In a 1965 paper now classic, Gilbert Harman explains enumerative induction as a masked effect of what C. S. Peirce had termed abduction, that is, inference to the best explanation, or IBE. Philosophers of science who espouse scientific realism have usually maintained that IBE is how scientists develop, about the putative mind-independent world, scientific theories approximately true. Thus, calling Popper obviously wrong—since scientists use induction in effort to "prove" their theories true—reflects conflicting semantics. By now, enumerative induction has been shown to exist, but is found rarely, as in programs of machine learning in artificial intelligence. Likewise, machines can be programmed to operate on probabilistic inference of near certainty. Yet sheer enumerative induction is overwhelmingly absent from science conducted by humans. Although much talked of, IBE proceeds by humans' imaginations and creativity without rules of inference, which IBE's discussants provide nothing resembling.

===Logical bogeymen===
Popperian falsificationism, too, became widely criticized and soon unpopular among philosophers of science. Still, Popper has been the only philosopher of science often praised by scientists. On the other hand, likened to economists of the 19th century who took circuitous, protracted measures to deflect falsification of their own preconceived principles, the verificationists—that is, the logical positivists—became identified as pillars of scientism, allegedly asserting strict inductivism, as well as foundationalism, to ground all empirical sciences to a foundation of direct sensory experience. Rehashing neopositivism's alleged failures became a popular tactic of subsequent philosophers before launching argument for their own views, often built atop misrepresentations and outright falsehoods about neopositivism. Not seeking to overhaul and regulate empirical sciences or their practices, the neopositivists had sought to analyze and understand them, and thereupon overhaul philosophy to scientifically organize human knowledge.

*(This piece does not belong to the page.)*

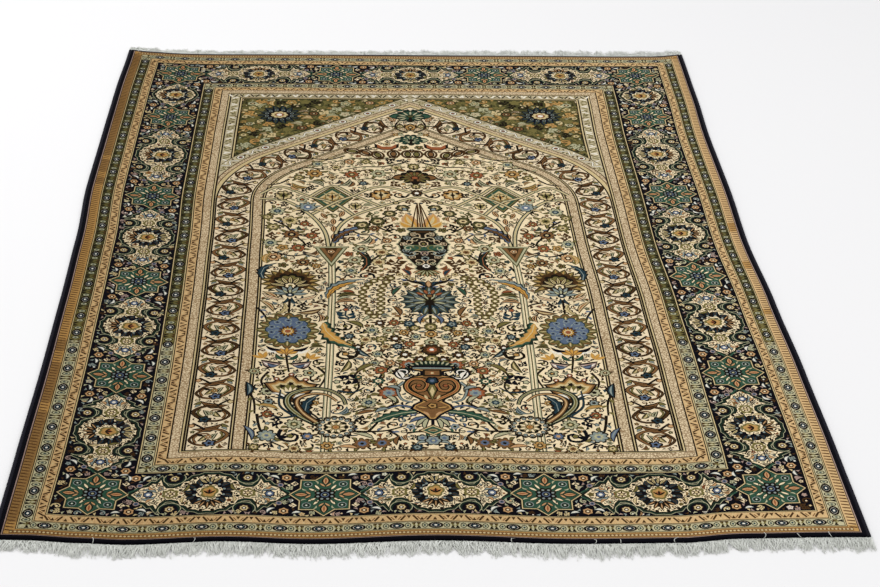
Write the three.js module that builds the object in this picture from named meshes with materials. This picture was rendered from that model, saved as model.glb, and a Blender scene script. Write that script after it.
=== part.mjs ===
// A hand-knotted Persian prayer rug lying flat on the floor.
//
// Four kinds of piece make the rug: the knotted pile, an overcast cord along each long side, and
// at each end a comb of loose warp fringe that grows out of a narrow flat-woven strip.
// The rug lies in X and Y with its length along Y, its arch towards +Y, and its underside at z = 0.
// The origin is at the middle of the underside of the whole rug, fringes included.

import * as THREE from 'three';

// ---- Driving dimensions, in millimetres ------------------------------------------------------

const RUG_WIDTH = 1400; // over both side cords
const PILE_LENGTH = 2000; // first row of knots to last row of knots
const PILE_HEIGHT = 6.5;
const PILE_SHOULDER = 1.5; // how far the clipped edge of the pile leans in at its top
const CORD_WIDTH = 8;
const CORD_HEIGHT = 6;
const PIECE_GAP = 0.3;

const END_STRIP_WIDTH = 8; // the flat-woven strip between pile and fringe
const FRINGE_THICKNESS = 2.5;
const TASSEL_PITCH = 17;
const TASSEL_ROOT_GAP = 2.4; // space between two tassels where they leave the strip
const TASSEL_TIP_WIDTH = 6;
const TASSEL_TIP_POINT = 2; // how far the point of the tip stands out past its corners
const TASSEL_PINCH = 1.5; // how much slimmer a tassel is on each side halfway along
const TASSEL_LEAN = 6; // most that a tassel's tip swings to either side
const TASSEL_BOW = 0.4; // share of the lean that it already has halfway along
const TASSEL_LENGTH_SPREAD = 9; // longest tassel less shortest tassel, along one stretch
const LENGTH_STRIDE = 0.618; // steps of the two scatters that vary the tassels
const LEAN_STRIDE = 0.755;

// ---- How the outline wanders -----------------------------------------------------------------

// How far each long side stands out from its straight line, from the front end to the back end.
const SIDE_WANDER = [
  { along: 0.0, left: 0, right: 6 },
  { along: 0.12, left: -1, right: 5 },
  { along: 0.25, left: -3, right: 2 },
  { along: 0.37, left: -2, right: -4 },
  { along: 0.5, left: 1, right: -13 },
  { along: 0.62, left: 10, right: -8 },
  { along: 0.75, left: 9, right: -9 },
  { along: 0.87, left: 8, right: -3 },
  { along: 1.0, left: 2, right: 0 },
];

// How far each end of the pile stands out from its straight line, and how long its fringe is,
// from the left side to the right side. The back corners flare out, as a tightly bound end does.
const END_WANDER = [
  { across: 0.0, front: -8, back: 24, frontFringe: 30, backFringe: 38 },
  { across: 0.04, front: -6, back: 10, frontFringe: 33, backFringe: 42 },
  { across: 0.1, front: 2, back: -1, frontFringe: 40, backFringe: 46 },
  { across: 0.15, front: 7, back: -3, frontFringe: 39, backFringe: 46 },
  { across: 0.26, front: -2, back: -1, frontFringe: 38, backFringe: 44 },
  { across: 0.36, front: 6, back: 1, frontFringe: 41, backFringe: 46 },
  { across: 0.5, front: -3, back: 3, frontFringe: 42, backFringe: 50 },
  { across: 0.66, front: 7, back: 4, frontFringe: 43, backFringe: 54 },
  { across: 0.78, front: 5, back: 5, frontFringe: 37, backFringe: 56 },
  { across: 0.85, front: -6, back: 5, frontFringe: 36, backFringe: 56 },
  { across: 0.95, front: -9, back: 8, frontFringe: 40, backFringe: 52 },
  { across: 1.0, front: -9, back: 24, frontFringe: 42, backFringe: 46 },
];

// ---- How finely the curves are cut -----------------------------------------------------------

const SIDE_STEPS = 44;
const END_STEPS = 48;
const CORD_SIDES = 10;

// ---- The shape of the outline ----------------------------------------------------------------

// Reads a column of a table at a station, easing from each row to the next.
function wander(rows, station, column, at) {
  const upper = rows.findIndex((row) => row[station] >= at);
  if (upper <= 0) {
    return rows[0][column];
  }
  const low = rows[upper - 1];
  const high = rows[upper];
  const part = THREE.MathUtils.smoothstep(at, low[station], high[station]);
  return THREE.MathUtils.lerp(low[column], high[column], part);
}

// The place of a point that lies `across` millimetres from the left side of the rug and `along`
// millimetres from the front end of its pile. The four edges wander, and the inside follows them.
function rugPoint(across, along) {
  const u = across / RUG_WIDTH;
  const v = along / PILE_LENGTH;
  const edgeU = THREE.MathUtils.clamp(u, 0, 1);
  const edgeV = THREE.MathUtils.clamp(v, 0, 1);
  const left = -RUG_WIDTH / 2 - wander(SIDE_WANDER, 'along', 'left', edgeV);
  const right = RUG_WIDTH / 2 + wander(SIDE_WANDER, 'along', 'right', edgeV);
  const front = -PILE_LENGTH / 2 - wander(END_WANDER, 'across', 'front', edgeU);
  const back = PILE_LENGTH / 2 + wander(END_WANDER, 'across', 'back', edgeU);
  return new THREE.Vector2(
    THREE.MathUtils.lerp(left, right, u),
    THREE.MathUtils.lerp(front, back, v),
  );
}

// ---- Solids from rings of points -------------------------------------------------------------

// Joins rings of equally many points into one closed body, with a flat cap at each end. The flat
// points are the ring's outline as the caps see it, anticlockwise from the last ring's side.
function loftRings(rings, flatPoints) {
  const count = flatPoints.length;
  const positions = rings.flatMap((ring) => ring.flatMap((point) => point.toArray()));
  const indices = [];
  for (let ring = 0; ring < rings.length - 1; ring += 1) {
    const base = ring * count;
    for (let point = 0; point < count; point += 1) {
      const next = (point + 1) % count;
      indices.push(base + point, base + next, base + count + next);
      indices.push(base + point, base + count + next, base + count + point);
    }
  }
  const top = (rings.length - 1) * count;
  for (const [a, b, c] of THREE.ShapeUtils.triangulateShape(flatPoints, [])) {
    indices.push(c, b, a);
    indices.push(top + a, top + b, top + c);
  }
  const geometry = new THREE.BufferGeometry();
  geometry.setAttribute('position', new THREE.Float32BufferAttribute(positions, 3));
  geometry.setIndex(indices);
  geometry.computeVertexNormals();
  return geometry;
}

function liftOutline(outline, z) {
  return outline.map((point) => new THREE.Vector3(point.x, point.y, z));
}

// Places across the rug, from the pile's left side to its right side. The fringe's inner edge
// bends at the same places, so that the two stay a steady gap apart.
function placesAcross(margin) {
  const inset = CORD_WIDTH + PIECE_GAP + margin;
  const width = RUG_WIDTH - 2 * inset;
  return Array.from({ length: END_STEPS + 1 }, (_, step) => inset + (width * step) / END_STEPS);
}

// ---- The knotted pile ------------------------------------------------------------------------

// The pile's outline, anticlockwise, drawn in from the pile's own edges by a margin.
function pileOutline(margin) {
  const across = placesAcross(margin);
  const length = PILE_LENGTH - 2 * margin;
  const along = Array.from(
    { length: SIDE_STEPS - 1 },
    (_, step) => margin + (length * (step + 1)) / SIDE_STEPS,
  );
  return [
    ...across.map((place) => rugPoint(place, margin)),
    ...along.map((place) => rugPoint(across.at(-1), place)),
    ...across.toReversed().map((place) => rugPoint(place, margin + length)),
    ...along.toReversed().map((place) => rugPoint(across[0], place)),
  ];
}

function pileGeometry() {
  const outer = pileOutline(0);
  const inner = pileOutline(PILE_SHOULDER);
  const rings = [
    liftOutline(outer, 0),
    liftOutline(outer, PILE_HEIGHT - PILE_SHOULDER),
    liftOutline(inner, PILE_HEIGHT),
  ];
  return loftRings(rings, outer);
}

// ---- The overcast side cords -----------------------------------------------------------------

// A cord of round section with a flat underside, run along one long side of the rug.
function cordGeometry(across) {
  const facet = Math.PI / CORD_SIDES;
  const flatten = Math.cos(facet); // brings the lowest facet down to the floor
  const section = [];
  for (let side = 0; side < CORD_SIDES; side += 1) {
    const turn = -Math.PI / 2 + facet + 2 * facet * side;
    const out = (Math.cos(turn) * CORD_WIDTH) / 2;
    const up = (CORD_HEIGHT / 2) * (1 + Math.sin(turn) / flatten);
    section.push(new THREE.Vector2(out, up));
  }
  const rings = [];
  for (let step = 0; step <= SIDE_STEPS; step += 1) {
    const along = PILE_LENGTH * (1 - step / SIDE_STEPS);
    rings.push(
      section.map((point) => {
        const place = rugPoint(across + point.x, along);
        return new THREE.Vector3(place.x, place.y, point.y);
      }),
    );
  }
  return loftRings(rings, section);
}

// ---- The fringes -----------------------------------------------------------------------------

// An even but irregular spread of values between -0.5 and 0.5, one for each tassel.
function scatter(index, stride) {
  return ((index * stride) % 1) - 0.5;
}

// The seven corners of one tassel: the warp ends of one stretch of the strip, drawn together and
// lying where they fell. It runs out from the strip's outer edge.
function tasselOutline(end, index, pitch) {
  const left = index * pitch + TASSEL_ROOT_GAP / 2;
  const right = (index + 1) * pitch - TASSEL_ROOT_GAP / 2;
  const middle = (left + right) / 2;
  const usual = wander(END_WANDER, 'across', end.lengthColumn, middle / RUG_WIDTH);
  const length = usual + TASSEL_LENGTH_SPREAD * scatter(index, LENGTH_STRIDE);
  const lean = 2 * TASSEL_LEAN * scatter(index, LEAN_STRIDE);
  const root = PIECE_GAP + END_STRIP_WIDTH;
  const waist = (root + length) / 2;
  const bow = TASSEL_BOW * lean;
  const tip = THREE.MathUtils.clamp(middle + lean, TASSEL_TIP_WIDTH, RUG_WIDTH - TASSEL_TIP_WIDTH);
  return [
    [left, root],
    [left + bow + TASSEL_PINCH, waist],
    [tip - TASSEL_TIP_WIDTH / 2, length - TASSEL_TIP_POINT],
    [tip, length],
    [tip + TASSEL_TIP_WIDTH / 2, length - TASSEL_TIP_POINT],
    [right + bow - TASSEL_PINCH, waist],
    [right, root],
  ];
}

// One comb: the flat-woven strip along the pile's end, with the tassels that run out from it.
function fringeOutline(end) {
  const tassels = Math.round(RUG_WIDTH / TASSEL_PITCH);
  const pitch = RUG_WIDTH / tassels;
  const corners = Array.from({ length: tassels }, (_, index) => tasselOutline(end, index, pitch));
  const strip = [RUG_WIDTH, ...placesAcross(0).toReversed(), 0].map((place) => [place, PIECE_GAP]);
  const outline = [...corners.flat(), ...strip].map(([across, distance]) =>
    rugPoint(across, end.pileEnd + end.outward * distance),
  );
  return end.outward < 0 ? outline : outline.reverse();
}

function fringeGeometry(end) {
  const outline = fringeOutline(end);
  return loftRings([liftOutline(outline, 0), liftOutline(outline, FRINGE_THICKNESS)], outline);
}

// ---- The rug ---------------------------------------------------------------------------------

const knottedWool = { color: 0x9a8560, roughness: 0.9, metalness: 0 };
const overcastWool = { color: 0x17141f, roughness: 0.88, metalness: 0 };
const cottonWarp = { color: 0xd8d6c8, roughness: 0.92, metalness: 0 };

function piece(name, geometry, finish) {
  const mesh = new THREE.Mesh(geometry, new THREE.MeshStandardMaterial(finish));
  mesh.name = name;
  return mesh;
}

const frontEnd = { pileEnd: 0, outward: -1, lengthColumn: 'frontFringe' };
const backEnd = { pileEnd: PILE_LENGTH, outward: 1, lengthColumn: 'backFringe' };

const rug = new THREE.Group();
rug.add(piece('woven_pile', pileGeometry(), knottedWool));
rug.add(piece('selvedge_left', cordGeometry(CORD_WIDTH / 2), overcastWool));
rug.add(piece('selvedge_right', cordGeometry(RUG_WIDTH - CORD_WIDTH / 2), overcastWool));
rug.add(piece('fringe_front', fringeGeometry(frontEnd), cottonWarp));
rug.add(piece('fringe_back', fringeGeometry(backEnd), cottonWarp));

// Bring the middle of the whole underside to the origin.
const extent = new THREE.Box3().setFromObject(rug, true);
const middle = extent.getCenter(new THREE.Vector3());
rug.position.set(-middle.x, -middle.y, -extent.min.z);

export default rug;
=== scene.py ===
"""A hand-knotted Persian prayer rug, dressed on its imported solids.

The design is drawn as coloured shapes on the rug's plane in real millimetres, cut into one flat
net of faces for each part of the rug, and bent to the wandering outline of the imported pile.
"""

import logging
import math
import random
from collections.abc import Iterator, Sequence
from contextlib import contextmanager
from dataclasses import dataclass
from enum import Enum

import bpy
import numpy as np
from mathutils import Matrix, Vector
from mathutils.geometry import delaunay_2d_cdt


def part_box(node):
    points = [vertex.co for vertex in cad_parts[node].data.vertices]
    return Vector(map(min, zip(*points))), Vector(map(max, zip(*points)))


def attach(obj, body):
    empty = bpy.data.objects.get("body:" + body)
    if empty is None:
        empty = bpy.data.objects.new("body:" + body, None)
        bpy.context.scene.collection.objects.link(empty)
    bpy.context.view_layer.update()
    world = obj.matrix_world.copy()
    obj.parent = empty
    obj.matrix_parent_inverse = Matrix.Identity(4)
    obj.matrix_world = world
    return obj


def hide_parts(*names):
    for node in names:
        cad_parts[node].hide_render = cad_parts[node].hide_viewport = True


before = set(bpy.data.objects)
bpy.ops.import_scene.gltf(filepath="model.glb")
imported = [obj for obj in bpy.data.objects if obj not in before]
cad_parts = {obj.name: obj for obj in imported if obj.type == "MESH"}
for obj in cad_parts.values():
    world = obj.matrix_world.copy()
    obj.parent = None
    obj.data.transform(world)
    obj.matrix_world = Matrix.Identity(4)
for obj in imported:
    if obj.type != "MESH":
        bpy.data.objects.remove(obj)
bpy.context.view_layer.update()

log = logging.getLogger("rug")

MM = 0.001  # metres in a millimetre

# ---- The rug's plan, in millimetres ----------------------------------------------------------

RUG_WIDTH = 1400.0  # over both side cords
PILE_LENGTH = 2000.0
HALF_WIDTH = RUG_WIDTH / 2
HALF_LENGTH = PILE_LENGTH / 2

Point = tuple[float, float]
Area = tuple[float, float, float, float]  # x and y of the lower corner, x and y of the upper one


class Dye(Enum):
    """The dye lots of the wool, as sRGB colours."""

    NAVY = "#08070e"
    INK = "#171008"
    BROWN = "#40280f"
    WALNUT = "#775029"
    GOLD = "#b68744"
    UMBER = "#8f6835"
    OCHRE = "#cf9437"
    STRAW = "#d2b981"
    CREAM = "#fce4b3"
    BUFF = "#f4ddb2"
    IVORY = "#f6efdc"
    STONE = "#e6cda2"
    SAND = "#c3b38c"
    TAN = "#d3aa70"
    ROSE = "#a3867a"
    SALMON = "#c59460"
    RUST = "#964f2a"
    DEEP_GREEN = "#14241a"
    GREEN = "#274a37"
    SAGE = "#b0ad85"
    OAT = "#bdb58b"
    OLIVE = "#6c6230"
    MOSS = "#454220"
    TEAL = "#1a313a"
    BLUE = "#51627b"
    SLATE = "#818d86"


Dyes = tuple[Dye, ...]
(NAVY, INK, BROWN, WALNUT, GOLD, UMBER, OCHRE, STRAW, CREAM, BUFF, IVORY, STONE, SAND, TAN, ROSE, SALMON,
 RUST, DEEP_GREEN, GREEN, SAGE, OAT, OLIVE, MOSS, TEAL, BLUE, SLATE) = Dye
NUMBER = {dye: number for number, dye in enumerate(Dye)}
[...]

Logical empiricists indeed conceived the unity of science to network all special sciences and to reduce the special sciences' laws—by stating boundary conditions, supplying bridge laws, and heeding the deductivenomological model—to, at least in principle, the fundamental science, that is, fundamental physics. And Rudolf Carnap sought to formalize inductive logic to confirm universal laws through probability as "degree of confirmation". Yet the Vienna Circle had pioneered nonfoundationalism, a legacy especially of its member Otto Neurath, whose coherentism—the main alternative to foundationalism—likened science to a boat that scientists must rebuild at sea without ever touching shore. And neopositivists did not seek rules of inductive logic to regulate scientific discovery or theorizing, but to verify or confirm laws and theories once scientists pose them. Practicing what Popper had preached—conjectures and refutations—neopositivism simply ran its course. So its chief rival, Popper, initially a contentious misfit, emerged from interwar Vienna vindicated.

===Scientific anarchy===
In the early 1950s, studying philosophy of quantum mechanics under Popper at the London School of Economics, Paul Feyerabend found falsificationism to be not a breakthrough but rather obvious, and thus the controversy over it to suggest instead endemic poverty in the academic discipline philosophy of science. And yet, there witnessing Popper's attacks on inductivism—"the idea that theories can be derived from, or established on the basis of, facts"—Feyerabend was impressed by a Popper talk at the British Society for the Philosophy of Science. Popper showed that higher-level laws, far from reducible to, often conflict with laws supposedly more fundamental.

Popper's prime example, already made by the French classical physicist and philosopher of science Pierre Duhem decades earlier, was Kepler's laws of planetary motion, long famed to be, and yet not actually, reducible to Newton's law of universal gravitation. For Feyerabend, the sham of inductivism was pivotal. Feyerabend investigated, eventually concluding that even in the natural sciences, the unifying method is Anything goes—often rhetoric, circular reasoning, propaganda, deception, and subterfuge—methodological lawlessness, scientific anarchy. At persistent claims that faith in induction is a necessary precondition of reason, Feyerabend's 1987 book sardonically bids Farewell to Reason.

===Research programmes===
Imre Lakatos deemed Popper's falsificationism neither practiced by scientists nor even realistically practical, but held Kuhn's paradigms of science to be more monopolistic than actual. Lakatos found multiple, vying research programmes to coexist, taking turns at leading in scientific progress.

A research programme stakes a hard core of principles, such as the Cartesian rule No action at a distance, that resists falsification, deflected by a protective belt of malleable theories that advance the hard core via theoretical progress, spreading the hard core into new empirical territories.

Corroborating the new theoretical claims is empirical progress, making the research programme progressive—or else it degenerates. But even an eclipsed research programme may linger, Lakatos finds, and can resume progress by later revisions to its protective belt.

In any case, Lakatos concluded inductivism to be rather farcical and never in the history of science actually practiced. Lakatos alleged that Newton had fallaciously posed his own research programme as inductivist to publicly legitimize itself.

===Research traditions===
Lakatos's putative methodology of scientific research programmes was criticized by sociologists of science and by some philosophers of science, too, as being too idealized and omitting scientific communities' interplay with the wider society's social configurations and dynamics. Philosopher of science Larry Laudan argued that the stable elements are not research programmes, but rather are research traditions.

===Inductivist heir===

By the 21st century's turn, Bayesianism had become the heir of inductivism.